---------- Material provided

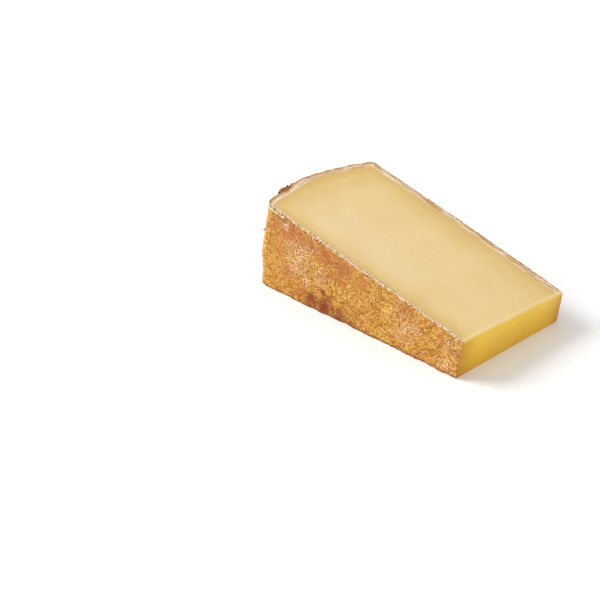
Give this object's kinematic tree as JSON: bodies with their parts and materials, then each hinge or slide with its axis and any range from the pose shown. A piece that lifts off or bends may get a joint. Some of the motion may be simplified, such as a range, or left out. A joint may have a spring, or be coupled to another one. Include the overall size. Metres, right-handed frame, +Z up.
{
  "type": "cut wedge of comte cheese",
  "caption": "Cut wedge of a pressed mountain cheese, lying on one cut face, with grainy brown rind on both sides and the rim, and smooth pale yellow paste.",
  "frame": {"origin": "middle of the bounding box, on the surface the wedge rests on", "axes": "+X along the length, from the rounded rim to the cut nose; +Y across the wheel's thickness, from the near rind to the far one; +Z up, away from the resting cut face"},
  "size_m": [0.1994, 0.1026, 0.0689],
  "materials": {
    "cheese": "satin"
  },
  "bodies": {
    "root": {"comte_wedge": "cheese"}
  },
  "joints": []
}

--------------------

▶ **What you are asked to do**
Make an exact copy of the listing, including every line.

▶ **Solution for this problem**
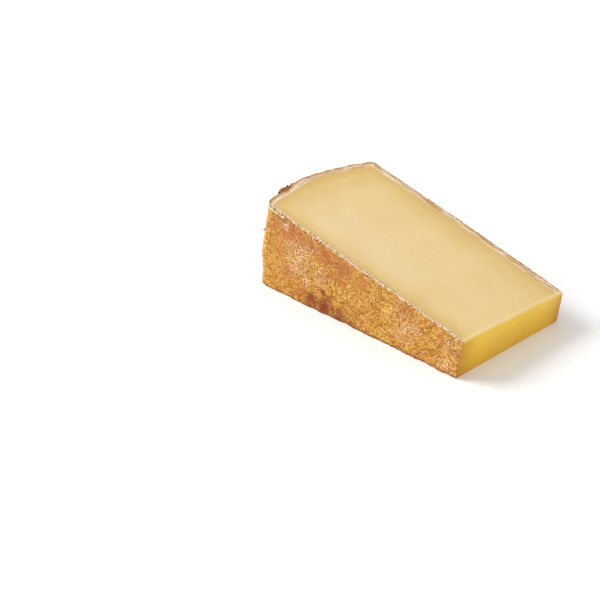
Give this object's kinematic tree as JSON: bodies with their parts and materials, then each hinge or slide with its axis and any range from the pose shown. A piece that lifts off or bends may get a joint. Some of the motion may be simplified, such as a range, or left out. A joint may have a spring, or be coupled to another one. Include the overall size. Metres, right-handed frame, +Z up.
{
  "type": "cut wedge of comte cheese",
  "caption": "Cut wedge of a pressed mountain cheese, lying on one cut face, with grainy brown rind on both sides and the rim, and smooth pale yellow paste.",
  "frame": {"origin": "middle of the bounding box, on the surface the wedge rests on", "axes": "+X along the length, from the rounded rim to the cut nose; +Y across the wheel's thickness, from the near rind to the far one; +Z up, away from the resting cut face"},
  "size_m": [0.1994, 0.1026, 0.0689],
  "materials": {
    "cheese": "satin"
  },
  "bodies": {
    "root": {"comte_wedge": "cheese"}
  },
  "joints": []
}